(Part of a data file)
## begin

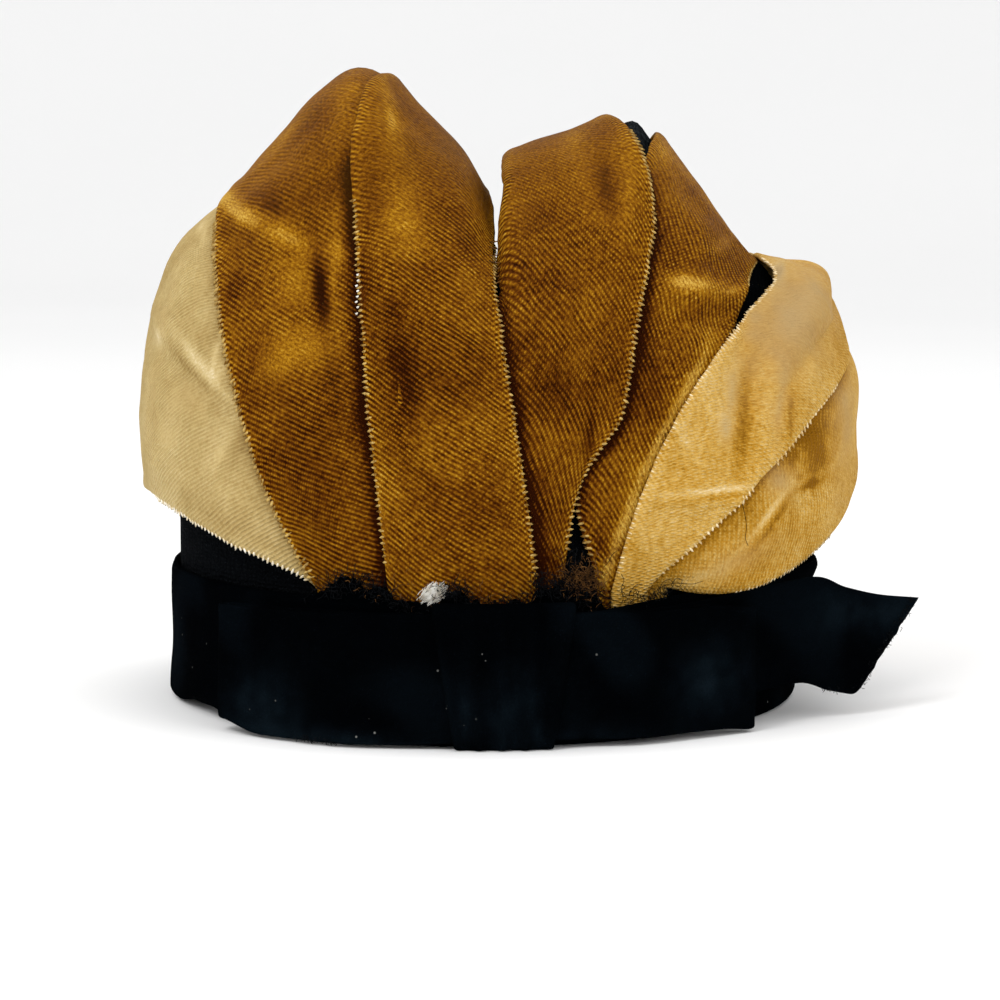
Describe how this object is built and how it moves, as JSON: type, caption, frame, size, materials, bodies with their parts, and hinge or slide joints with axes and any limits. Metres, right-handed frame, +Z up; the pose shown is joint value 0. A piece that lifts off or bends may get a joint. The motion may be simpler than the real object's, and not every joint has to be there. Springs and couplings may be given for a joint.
{
  "type": "cocktail hat",
  "caption": "Small velvet cocktail hat: broad brown and pale petals fan over a black crown, held by a black band with a flat bow and one loose tail in front.",
  "frame": {"origin": "middle of the bounding box in plan, on the surface that the hat rests on", "axes": "+Z up, the bow in front faces -Y, the loose tail points to +X, which is the right in the picture"},
  "size_m": [0.2136, 0.2066, 0.1727],
  "materials": {
    "black_velvet": "short black velvet pile with a faint blue sheen",
    "brown_velvet": "ribbed golden brown velvet, crushed and shiny in places",
    "pale_velvet": "ribbed pale champagne velvet, crushed and shiny in places"
  },
  "bodies": {
    "root": {"crown": "black_velvet", "band": "black_velvet", "petal_left_outer": "pale_velvet", "petal_left": "brown_velvet", "petal_front_left": "brown_velvet", "petal_front_right": "brown_velvet", "petal_right": "brown_velvet", "petal_right_inner": "pale_velvet", "petal_right_outer": "pale_velvet", "bow_left_loop": "black_velvet", "bow_right_loop": "black_velvet", "bow_knot": "black_velvet", "bow_tail": "black_velvet"}
  },
  "joints": []
}
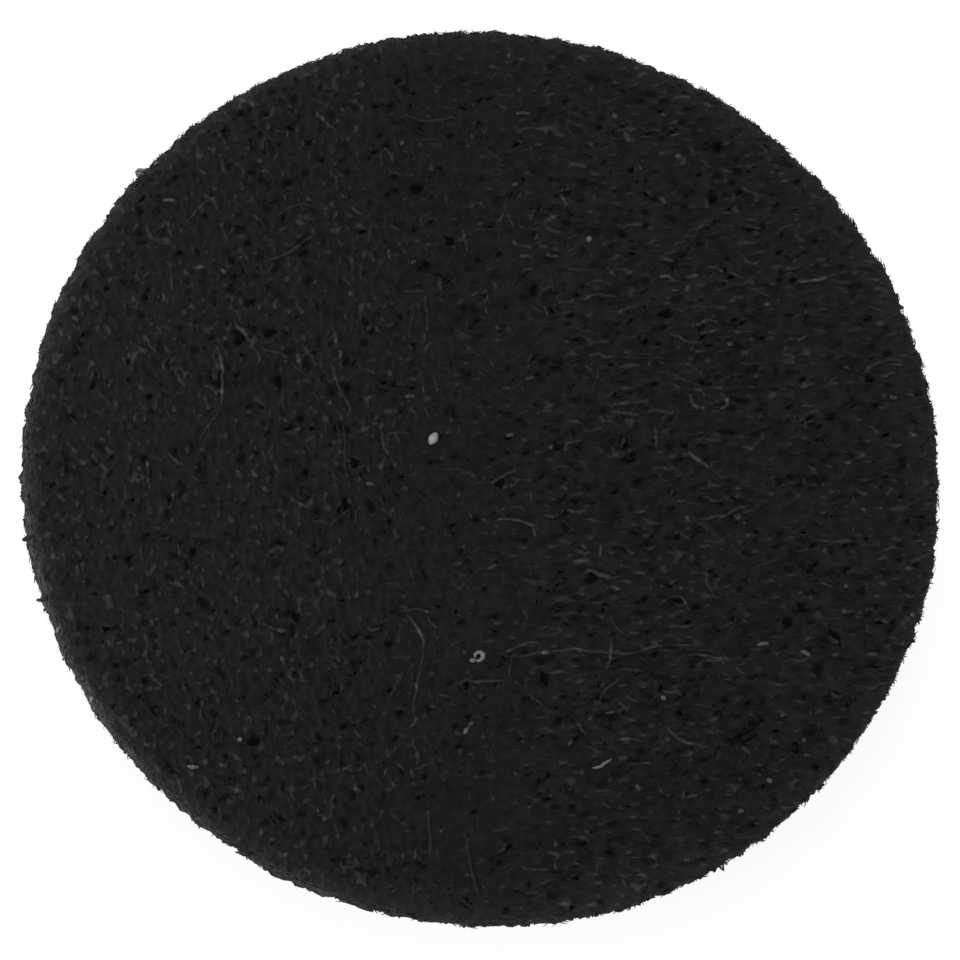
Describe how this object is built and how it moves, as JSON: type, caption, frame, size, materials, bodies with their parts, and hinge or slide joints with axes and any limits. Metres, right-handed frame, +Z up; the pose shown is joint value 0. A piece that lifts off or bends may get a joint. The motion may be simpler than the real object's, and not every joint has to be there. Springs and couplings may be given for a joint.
{
  "type": "felt furniture pad",
  "caption": "Round black felt pad for the underside of a chair or table foot: a thick, slightly oval disc with two flat faces and a softly rounded upper rim.",
  "frame": {"origin": "middle of the flat underside, on the surface that the pad lies on", "axes": "+Z is up through the thickness, from the underside to the upper face; +X is along the longest diameter of the slightly oval outline"},
  "size_m": [0.0386, 0.0374, 0.005],
  "materials": {
    "felt": "matt black needled felt"
  },
  "bodies": {
    "root": {"felt_pad": "felt"}
  },
  "joints": []
}
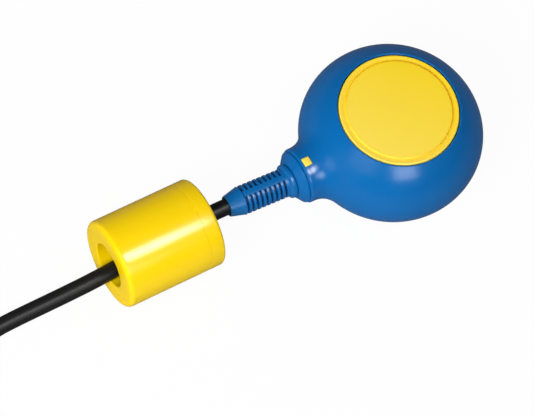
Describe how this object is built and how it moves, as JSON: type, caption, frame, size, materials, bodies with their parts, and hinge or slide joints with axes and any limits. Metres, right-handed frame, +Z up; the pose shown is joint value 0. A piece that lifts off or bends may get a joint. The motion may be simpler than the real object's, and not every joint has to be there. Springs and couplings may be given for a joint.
{
  "type": "cable float switch",
  "caption": "Tilting float switch: a flattened blue float with round yellow faces and a ribbed cable boot, a yellow ring weight on its cable, and the spare cable coiled.",
  "frame": {"origin": "centre of the float's lower round face, which lies on the surface", "axes": "+Z up through both round faces, +X from the weight towards the float, so the cable leaves along -X"},
  "size_m": [0.404, 0.1585, 0.057],
  "materials": {
    "shell": "satin",
    "boot": "satin",
    "capsule": "satin",
    "weight": "satin",
    "seal": "matte",
    "carrier": "satin",
    "switch_case": "satin",
    "plunger": "satin",
    "steel": "polished",
    "brass": "satin",
    "ferrule": "satin",
    "iron": "matte",
    "jacket": "satin",
    "core_blue": "gloss",
    "core_brown": "gloss",
    "core_black": "gloss"
  },
  "bodies": {
    "housing": {"float_shell_upper": "shell", "float_shell_lower": "shell", "capsule_body": "capsule", "capsule_lid": "capsule", "capsule_seal": "seal", "gland_seal": "seal", "gland_washer": "carrier", "gland_collar": "shell", "cable_boot": "boot", "switch_carrier": "carrier", "channel_plug": "carrier", "carrier_screws": "steel", "switch_case": "switch_case", "switch_cover": "switch_case", "lever_pin": "steel", "tag_closed": "brass", "tag_common": "brass", "tag_open": "brass", "wire_blue": "core_blue", "wire_brown": "core_brown", "wire_black": "core_black", "cable_inner": "jacket", "cable_run": "jacket", "cable_coil": "jacket", "cable_tail": "jacket", "core_blue": "core_blue", "core_brown": "core_brown", "core_black": "core_black", "ferrule_blue": "ferrule", "ferrule_brown": "ferrule", "ferrule_black": "ferrule", "weight_case": "weight", "weight_cap": "weight", "weight_ballast": "iron", "cable_lock": "carrier"},
    "ball": {"steel_ball": "steel"},
    "lever": {"switch_lever": "steel"},
    "plunger": {"switch_plunger": "plunger"}
  },
  "joints": [
    {"name": "ball_roll", "type": "slide", "parent": "housing", "child": "ball", "axis": [-1, 0, 0], "range_m": [0, 0.014]},
    {"name": "lever_swing", "type": "hinge", "parent": "housing", "child": "lever", "pos_m": [-0.00435, 0, 0.0371], "axis": [0, 1, 0], "range_deg": [0, 10.05]},
    {"name": "plunger_press", "type": "slide", "parent": "housing", "child": "plunger", "axis": [-1, 0, 0], "range_m": [0, 0.00071]}
  ],
  "couplings": [
    {"joint": "lever_swing", "follows": "ball_roll", "rad_per_m": 12.466},
    {"joint": "plunger_press", "follows": "ball_roll", "ratio": 0.05}
  ]
}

## end

* Task objective *
Each record should come back exactly as written.

* The result *
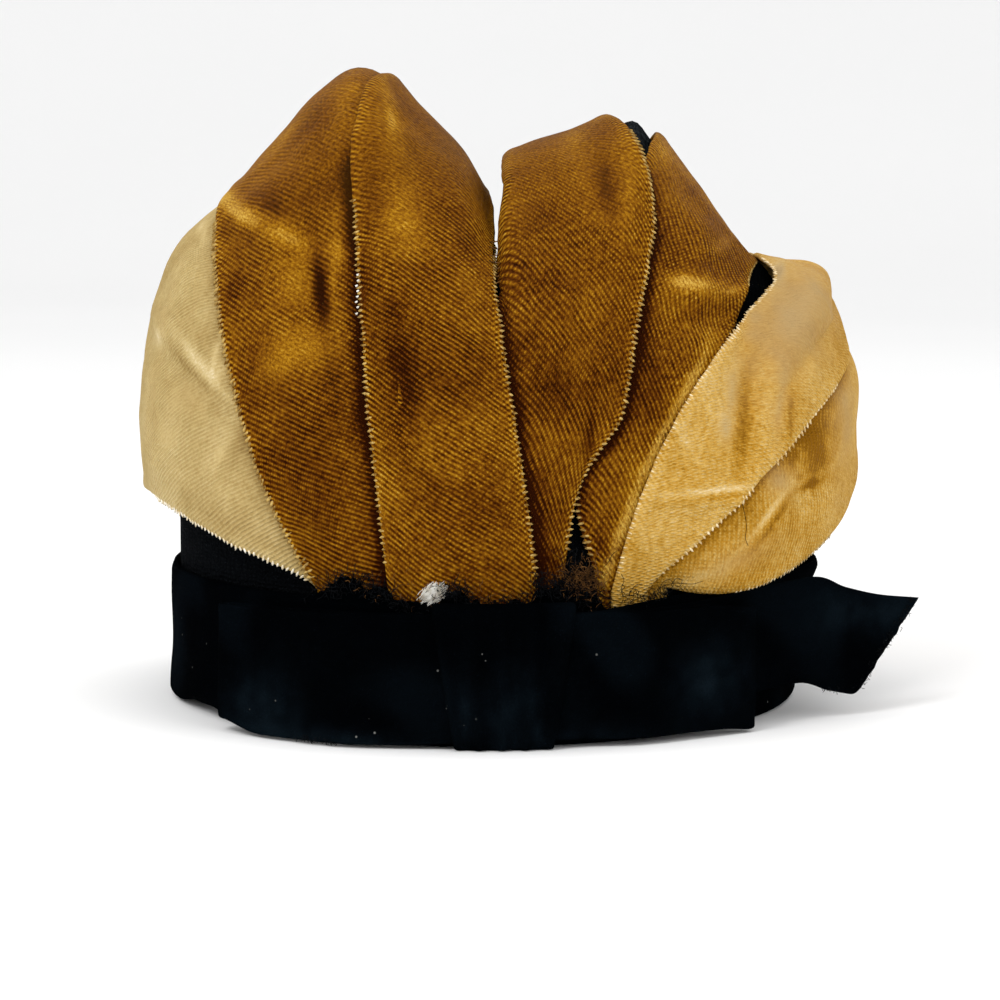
Describe how this object is built and how it moves, as JSON: type, caption, frame, size, materials, bodies with their parts, and hinge or slide joints with axes and any limits. Metres, right-handed frame, +Z up; the pose shown is joint value 0. A piece that lifts off or bends may get a joint. The motion may be simpler than the real object's, and not every joint has to be there. Springs and couplings may be given for a joint.
{
  "type": "cocktail hat",
  "caption": "Small velvet cocktail hat: broad brown and pale petals fan over a black crown, held by a black band with a flat bow and one loose tail in front.",
  "frame": {"origin": "middle of the bounding box in plan, on the surface that the hat rests on", "axes": "+Z up, the bow in front faces -Y, the loose tail points to +X, which is the right in the picture"},
  "size_m": [0.2136, 0.2066, 0.1727],
  "materials": {
    "black_velvet": "short black velvet pile with a faint blue sheen",
    "brown_velvet": "ribbed golden brown velvet, crushed and shiny in places",
    "pale_velvet": "ribbed pale champagne velvet, crushed and shiny in places"
  },
  "bodies": {
    "root": {"crown": "black_velvet", "band": "black_velvet", "petal_left_outer": "pale_velvet", "petal_left": "brown_velvet", "petal_front_left": "brown_velvet", "petal_front_right": "brown_velvet", "petal_right": "brown_velvet", "petal_right_inner": "pale_velvet", "petal_right_outer": "pale_velvet", "bow_left_loop": "black_velvet", "bow_right_loop": "black_velvet", "bow_knot": "black_velvet", "bow_tail": "black_velvet"}
  },
  "joints": []
}
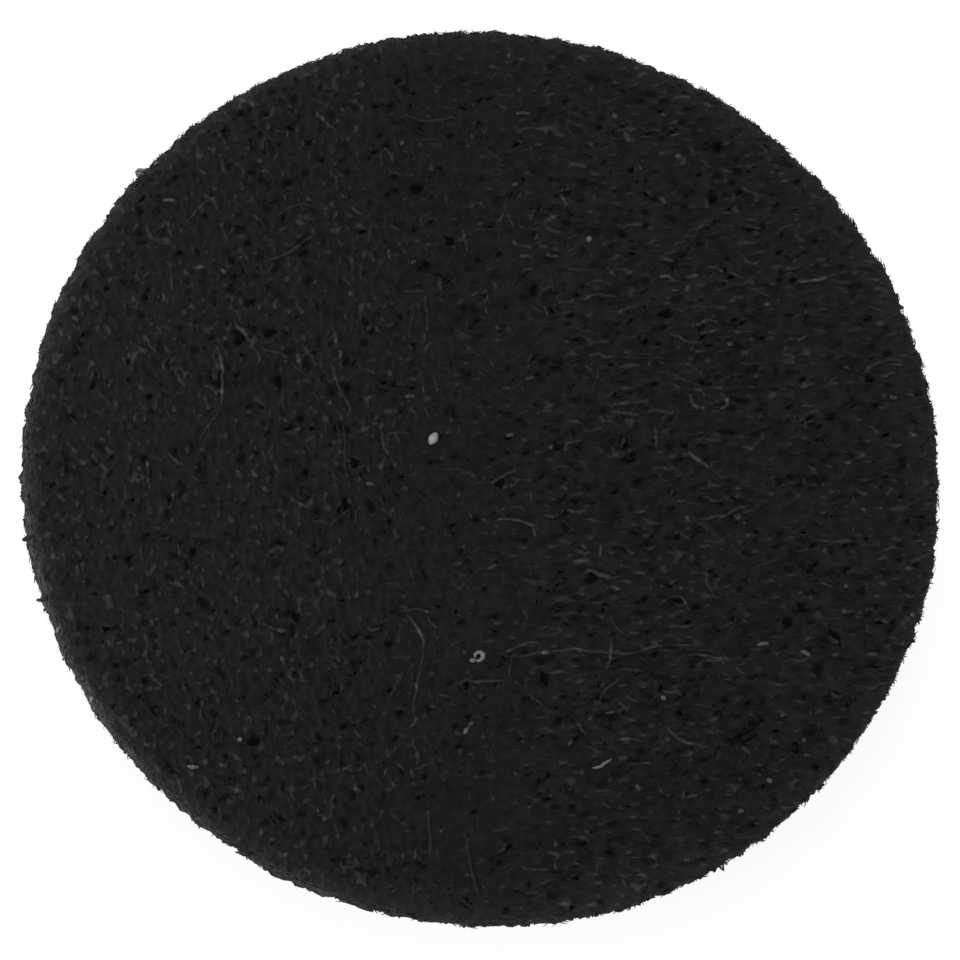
Describe how this object is built and how it moves, as JSON: type, caption, frame, size, materials, bodies with their parts, and hinge or slide joints with axes and any limits. Metres, right-handed frame, +Z up; the pose shown is joint value 0. A piece that lifts off or bends may get a joint. The motion may be simpler than the real object's, and not every joint has to be there. Springs and couplings may be given for a joint.
{
  "type": "felt furniture pad",
  "caption": "Round black felt pad for the underside of a chair or table foot: a thick, slightly oval disc with two flat faces and a softly rounded upper rim.",
  "frame": {"origin": "middle of the flat underside, on the surface that the pad lies on", "axes": "+Z is up through the thickness, from the underside to the upper face; +X is along the longest diameter of the slightly oval outline"},
  "size_m": [0.0386, 0.0374, 0.005],
  "materials": {
    "felt": "matt black needled felt"
  },
  "bodies": {
    "root": {"felt_pad": "felt"}
  },
  "joints": []
}
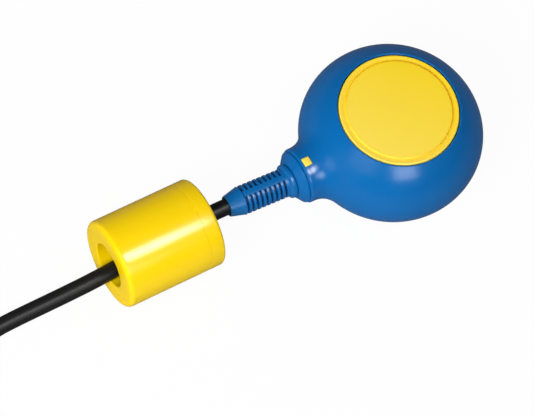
Describe how this object is built and how it moves, as JSON: type, caption, frame, size, materials, bodies with their parts, and hinge or slide joints with axes and any limits. Metres, right-handed frame, +Z up; the pose shown is joint value 0. A piece that lifts off or bends may get a joint. The motion may be simpler than the real object's, and not every joint has to be there. Springs and couplings may be given for a joint.
{
  "type": "cable float switch",
  "caption": "Tilting float switch: a flattened blue float with round yellow faces and a ribbed cable boot, a yellow ring weight on its cable, and the spare cable coiled.",
  "frame": {"origin": "centre of the float's lower round face, which lies on the surface", "axes": "+Z up through both round faces, +X from the weight towards the float, so the cable leaves along -X"},
  "size_m": [0.404, 0.1585, 0.057],
  "materials": {
    "shell": "satin",
    "boot": "satin",
    "capsule": "satin",
    "weight": "satin",
    "seal": "matte",
    "carrier": "satin",
    "switch_case": "satin",
    "plunger": "satin",
    "steel": "polished",
    "brass": "satin",
    "ferrule": "satin",
    "iron": "matte",
    "jacket": "satin",
    "core_blue": "gloss",
    "core_brown": "gloss",
    "core_black": "gloss"
  },
  "bodies": {
    "housing": {"float_shell_upper": "shell", "float_shell_lower": "shell", "capsule_body": "capsule", "capsule_lid": "capsule", "capsule_seal": "seal", "gland_seal": "seal", "gland_washer": "carrier", "gland_collar": "shell", "cable_boot": "boot", "switch_carrier": "carrier", "channel_plug": "carrier", "carrier_screws": "steel", "switch_case": "switch_case", "switch_cover": "switch_case", "lever_pin": "steel", "tag_closed": "brass", "tag_common": "brass", "tag_open": "brass", "wire_blue": "core_blue", "wire_brown": "core_brown", "wire_black": "core_black", "cable_inner": "jacket", "cable_run": "jacket", "cable_coil": "jacket", "cable_tail": "jacket", "core_blue": "core_blue", "core_brown": "core_brown", "core_black": "core_black", "ferrule_blue": "ferrule", "ferrule_brown": "ferrule", "ferrule_black": "ferrule", "weight_case": "weight", "weight_cap": "weight", "weight_ballast": "iron", "cable_lock": "carrier"},
    "ball": {"steel_ball": "steel"},
    "lever": {"switch_lever": "steel"},
    "plunger": {"switch_plunger": "plunger"}
  },
  "joints": [
    {"name": "ball_roll", "type": "slide", "parent": "housing", "child": "ball", "axis": [-1, 0, 0], "range_m": [0, 0.014]},
    {"name": "lever_swing", "type": "hinge", "parent": "housing", "child": "lever", "pos_m": [-0.00435, 0, 0.0371], "axis": [0, 1, 0], "range_deg": [0, 10.05]},
    {"name": "plunger_press", "type": "slide", "parent": "housing", "child": "plunger", "axis": [-1, 0, 0], "range_m": [0, 0.00071]}
  ],
  "couplings": [
    {"joint": "lever_swing", "follows": "ball_roll", "rad_per_m": 12.466},
    {"joint": "plunger_press", "follows": "ball_roll", "ratio": 0.05}
  ]
}